Interest payable January 15 and July 15

We are offering $450,000,000 aggregate principal amount of 8.500% Senior Notes due 2020. The notes
will mature on January 15, 2020. Interest on the notes will accrue from January 27, 2010 and be
payable on January 15 and July 15 of each year, commencing on July 15, 2010.

We may redeem some or all of the notes at any time or from time to time at a redemption price that
includes a "make-whole" premium, as described under the caption "Description of notes--Optional
redemption." We may also redeem up to 35% of the notes prior to January 15, 2013 with cash proceeds
we receive from certain equity offerings. At your option, we may be required to repurchase the notes in
whole or in part upon a "change of control triggering event," as described under the caption "Description
of notes--Covenants--Repurchase of notes upon a change of control triggering event."

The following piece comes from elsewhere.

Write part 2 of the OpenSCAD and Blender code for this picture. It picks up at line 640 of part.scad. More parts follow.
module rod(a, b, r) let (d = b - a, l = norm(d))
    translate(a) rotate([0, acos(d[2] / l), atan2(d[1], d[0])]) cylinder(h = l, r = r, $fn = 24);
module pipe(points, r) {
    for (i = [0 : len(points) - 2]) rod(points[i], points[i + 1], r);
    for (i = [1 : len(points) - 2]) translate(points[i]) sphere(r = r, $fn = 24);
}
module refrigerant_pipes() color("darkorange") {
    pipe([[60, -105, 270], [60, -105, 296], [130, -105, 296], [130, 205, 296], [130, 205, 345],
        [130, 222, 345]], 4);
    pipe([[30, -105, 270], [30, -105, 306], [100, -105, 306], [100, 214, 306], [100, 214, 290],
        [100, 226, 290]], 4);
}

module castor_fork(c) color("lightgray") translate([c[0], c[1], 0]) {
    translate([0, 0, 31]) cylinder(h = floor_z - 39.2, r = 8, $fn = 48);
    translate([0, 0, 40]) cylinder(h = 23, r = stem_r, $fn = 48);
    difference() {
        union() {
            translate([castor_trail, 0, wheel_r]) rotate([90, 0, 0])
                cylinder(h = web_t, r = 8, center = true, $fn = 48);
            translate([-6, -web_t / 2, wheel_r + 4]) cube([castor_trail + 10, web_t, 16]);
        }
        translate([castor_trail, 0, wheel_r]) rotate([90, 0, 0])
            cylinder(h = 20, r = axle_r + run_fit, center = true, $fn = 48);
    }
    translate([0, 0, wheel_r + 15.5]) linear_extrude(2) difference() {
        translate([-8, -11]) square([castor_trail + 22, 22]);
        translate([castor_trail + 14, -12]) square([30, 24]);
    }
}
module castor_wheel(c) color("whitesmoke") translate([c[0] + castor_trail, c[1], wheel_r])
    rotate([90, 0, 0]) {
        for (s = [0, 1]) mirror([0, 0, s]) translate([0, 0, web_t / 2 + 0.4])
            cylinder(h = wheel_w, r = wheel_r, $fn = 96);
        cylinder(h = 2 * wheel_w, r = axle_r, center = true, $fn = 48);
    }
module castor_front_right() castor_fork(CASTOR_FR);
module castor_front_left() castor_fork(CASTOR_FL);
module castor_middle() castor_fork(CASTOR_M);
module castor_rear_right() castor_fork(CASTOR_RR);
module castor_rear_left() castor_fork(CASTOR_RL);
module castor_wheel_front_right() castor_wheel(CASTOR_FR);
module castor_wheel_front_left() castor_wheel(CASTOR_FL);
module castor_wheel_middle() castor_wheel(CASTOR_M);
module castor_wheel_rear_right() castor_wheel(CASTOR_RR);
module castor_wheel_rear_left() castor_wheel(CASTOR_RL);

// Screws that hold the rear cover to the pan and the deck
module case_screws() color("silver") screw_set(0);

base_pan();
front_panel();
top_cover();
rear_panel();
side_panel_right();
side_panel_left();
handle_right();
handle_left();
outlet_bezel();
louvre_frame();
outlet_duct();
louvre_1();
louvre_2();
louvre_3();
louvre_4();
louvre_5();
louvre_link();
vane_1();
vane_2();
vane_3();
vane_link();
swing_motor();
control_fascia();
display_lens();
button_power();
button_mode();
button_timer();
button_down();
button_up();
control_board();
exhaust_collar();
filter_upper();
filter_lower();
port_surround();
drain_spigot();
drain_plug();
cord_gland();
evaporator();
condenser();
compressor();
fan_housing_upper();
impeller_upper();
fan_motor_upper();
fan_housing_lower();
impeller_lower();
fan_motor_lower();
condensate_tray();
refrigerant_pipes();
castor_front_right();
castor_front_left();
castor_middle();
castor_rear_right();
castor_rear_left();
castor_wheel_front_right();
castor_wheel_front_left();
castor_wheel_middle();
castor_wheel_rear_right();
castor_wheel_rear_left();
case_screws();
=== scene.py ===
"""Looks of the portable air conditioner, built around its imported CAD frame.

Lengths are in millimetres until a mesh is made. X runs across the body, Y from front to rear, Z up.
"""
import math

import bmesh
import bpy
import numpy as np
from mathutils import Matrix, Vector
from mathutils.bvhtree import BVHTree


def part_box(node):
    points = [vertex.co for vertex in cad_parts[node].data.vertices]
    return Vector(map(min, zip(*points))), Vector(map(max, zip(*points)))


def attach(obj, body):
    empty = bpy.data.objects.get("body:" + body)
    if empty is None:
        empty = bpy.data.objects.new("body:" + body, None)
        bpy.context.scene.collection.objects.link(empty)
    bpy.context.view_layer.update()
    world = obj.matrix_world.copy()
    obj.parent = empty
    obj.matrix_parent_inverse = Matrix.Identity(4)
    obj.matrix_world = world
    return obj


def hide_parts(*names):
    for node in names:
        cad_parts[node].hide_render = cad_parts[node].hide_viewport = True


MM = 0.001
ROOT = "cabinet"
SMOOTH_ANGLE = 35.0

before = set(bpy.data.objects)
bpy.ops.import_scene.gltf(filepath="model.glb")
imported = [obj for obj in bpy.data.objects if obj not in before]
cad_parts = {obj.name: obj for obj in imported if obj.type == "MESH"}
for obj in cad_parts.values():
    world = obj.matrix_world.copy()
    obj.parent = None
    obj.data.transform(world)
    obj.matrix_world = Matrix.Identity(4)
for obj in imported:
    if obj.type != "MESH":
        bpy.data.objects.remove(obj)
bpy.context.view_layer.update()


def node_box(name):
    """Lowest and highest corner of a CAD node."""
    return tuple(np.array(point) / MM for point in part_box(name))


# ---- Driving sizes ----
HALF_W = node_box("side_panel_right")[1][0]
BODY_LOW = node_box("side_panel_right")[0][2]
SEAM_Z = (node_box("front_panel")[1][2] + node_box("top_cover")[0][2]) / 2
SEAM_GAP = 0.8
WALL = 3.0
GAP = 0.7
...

The notes will be our senior unsecured obligations and will rank equally with our other unsecured and
unsubordinated debt from time to time outstanding. The notes will not be guaranteed by any of our
subsidiaries. The notes will effectively rank behind all of our existing and future secured debt, to the
extent of the value of the assets securing such debt. We are a holding company and the notes will
effectively rank behind all existing and future debt and other liabilities of our subsidiaries.

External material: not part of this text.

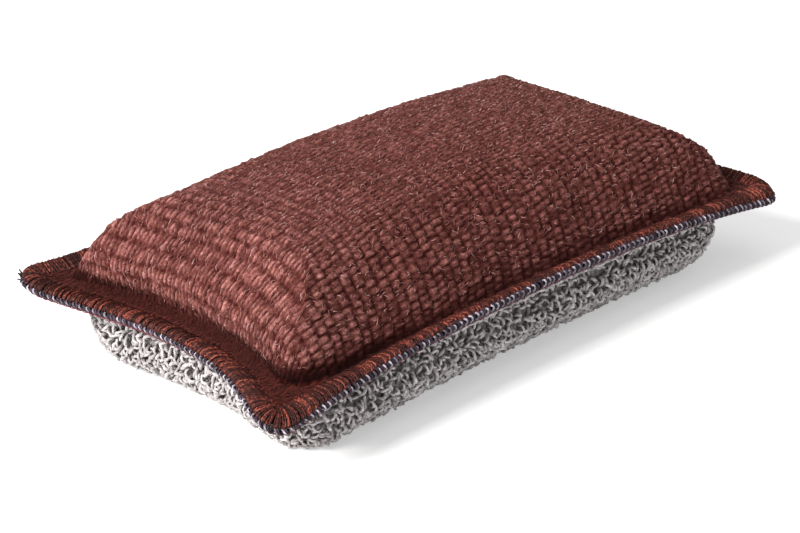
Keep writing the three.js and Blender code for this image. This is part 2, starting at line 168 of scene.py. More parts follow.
class StuffedCover:
    """A cover's outer face as a function of p and q, with how far in each place lies."""

    def __init__(self, cover, steps_x=320, steps_y=240):
        self.cover = cover
        spare = cover["wall"] + (np.pi / 2 - 1) * cover["shoulder"]
        self.half_x = HALF_LENGTH - END_PULL + spare
        self.half_y = HALF_WIDTH - SIDE_PULL + spare
        p = np.linspace(-1, 1, 2 * steps_x + 1)[:, None]
        q = np.linspace(-1, 1, 2 * steps_y + 1)[None, :]
        height = cover["depth"] * climb(self.reach(p, q)[2], cover)
        self.share_x = plan_share(height, steps_x / self.half_x)
        self.share_y = plan_share(height.T, steps_y / self.half_y).T
        self.sway = np.zeros((2, 2, 3))

    def reach(self, p, q):
        """Distances from the end margin, from the side margin, and in from the rounded outline."""
        margin = END_MARGIN + by_ear(self.cover["ear_margin"], p, q) * np.abs(q) ** EAR_MARGIN_POWER
        from_end = np.maximum(self.half_x * (1 - np.abs(p)) - margin, 0)
        from_side = np.maximum(self.half_y * (1 - np.abs(q)) - SIDE_MARGIN, 0)
        return from_end, from_side, distance_in(from_end, from_side, self.cover)

    def at(self, p, q):
        """Point of the outer face: plan shares times the half sizes, then seam, depth and crown."""
        cover = self.cover
        x = grid_value(self.share_x, (p + 1) / 2, (q + 1) / 2) * half_length_at(q)
        y = grid_value(self.share_y, (p + 1) / 2, (q + 1) / 2) * half_width_at(p)
        from_end, from_side, inside = self.reach(p, q)
        share = climb(inside, cover)
        bulge = cover["wall"] + BULGE_SHARE * cover["shoulder"]
        out_x = np.sin(np.pi * np.minimum(from_end / bulge, 1)) ** 2 * climb(from_side, cover)
        out_y = np.sin(np.pi * np.minimum(from_side / bulge, 1)) ** 2 * climb(from_end, cover)
        crown = cover["crown"] * share * (1 - p * p) * (1 - q * q)
        lean = (cover["lean_x"] * x + cover["lean_y"] * y) * share
        z = seam_height(x, y) + cover["side"] * (FLANGE_FACE + cover["depth"] * share + crown) + lean
        face = np.stack([x + np.sign(p) * cover["over_end"] * out_x,
                         y + np.sign(q) * cover["over_side"] * out_y, z], axis=-1)
        return face + grid_value(self.sway, (p + 1) / 2, (q + 1) / 2)

    def normal(self, p, q, step=2e-3):
        """Outward normal: the cross product of the differences along p and along q."""
        p0 = np.clip(p, -1 + step, 1 - step)
        q0 = np.clip(q, -1 + step, 1 - step)
        along_p = self.at(p0 + step, q0) - self.at(p0 - step, q0)
        along_q = self.at(p0, q0 + step) - self.at(p0, q0 - step)
        return unit(np.cross(along_p, along_q)) * self.cover["side"]

    def gripped(self, p, q):
        """How free the cloth is: 0 in the seam's margin, 1 from RELIEF_RUN mm inside it."""
        return np.clip(self.reach(p, q)[2] / RELIEF_RUN, 0, 1)

    def inward(self, p, q, depth):
        """Face moved in by a depth: upright in the margin, square to the face over the foam."""
        upright = np.array([0, 0, float(self.cover["side"])])
        free = self.gripped(p, q)[..., None]
        way = unit(upright * (1 - free) + self.normal(p, q) * free)
        return self.at(p, q) - way * np.asarray(depth)[..., None]


def grid_value(table, a, b):
    """Value of a table over 0 to 1 by 0 to 1, straight between its four nearest entries."""
    fa = np.broadcast_to(a, np.broadcast(a, b).shape) * (table.shape[0] - 1)
    fb = np.broadcast_to(b, np.broadcast(a, b).shape) * (table.shape[1] - 1)
    i = np.clip(fa.astype(int), 0, table.shape[0] - 2)
    j = np.clip(fb.astype(int), 0, table.shape[1] - 2)
    u = fa - i
    v = fb - j
    if table.ndim == 3:
        u = u[..., None]
        v = v[..., None]
    near = table[i, j] * (1 - v) + table[i, j + 1] * v
    far = table[i + 1, j] * (1 - v) + table[i + 1, j + 1] * v
    return near * (1 - u) + far * u


def unit(vectors):
    """Vectors divided by their lengths."""
    return vectors / np.maximum(np.linalg.norm(vectors, axis=-1, keepdims=True), 1e-12)


top = StuffedCover(TOP)
bottom = StuffedCover(BOTTOM)
print("flat cut of the top cloth:", round(2 * top.half_x), "by", round(2 * top.half_y), "mm")

# %% [markdown]
# ## The camera
#
# The photograph looks down at the pad from its front left corner, with a long lens. A camera is
# a place and a turn: here the place is worked out from the two angles and the distance to the
# middle of the seam, and the turn puts the camera's own axes along the view.

# %% Place the camera
VIEW_AZIMUTH = math.radians(-45.24)
VIEW_ELEVATION = math.radians(25.72)
VIEW_DISTANCE = 0.60826
VIEW_SIDEWAYS = -0.002443
VIEW_UPWARDS = -0.004302
FOCAL_PIXELS = 3037.0
PICTURE_WIDTH = 800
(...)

Investing in the notes involves risks. You should carefully consider each of the factors
described under "Risk factors" beginning on page 29 of this prospectus before you invest in the
notes.

Neither the U.S. Securities and Exchange Commission nor any state securities commission has
approved or disapproved of these securities or determined if this prospectus is truthful or complete. Any
representation to the contrary is a criminal offense.















Proceeds, before

Public offering price(1)
Underwriting discount
expenses, to Teekay


Per note


99.181 %

1.736 %

97.445 %
Total

$ 446,314,500
$ 7,812,000
$ 438,502,500



(1) Plus accrued interest, if any, from January 27, 2010.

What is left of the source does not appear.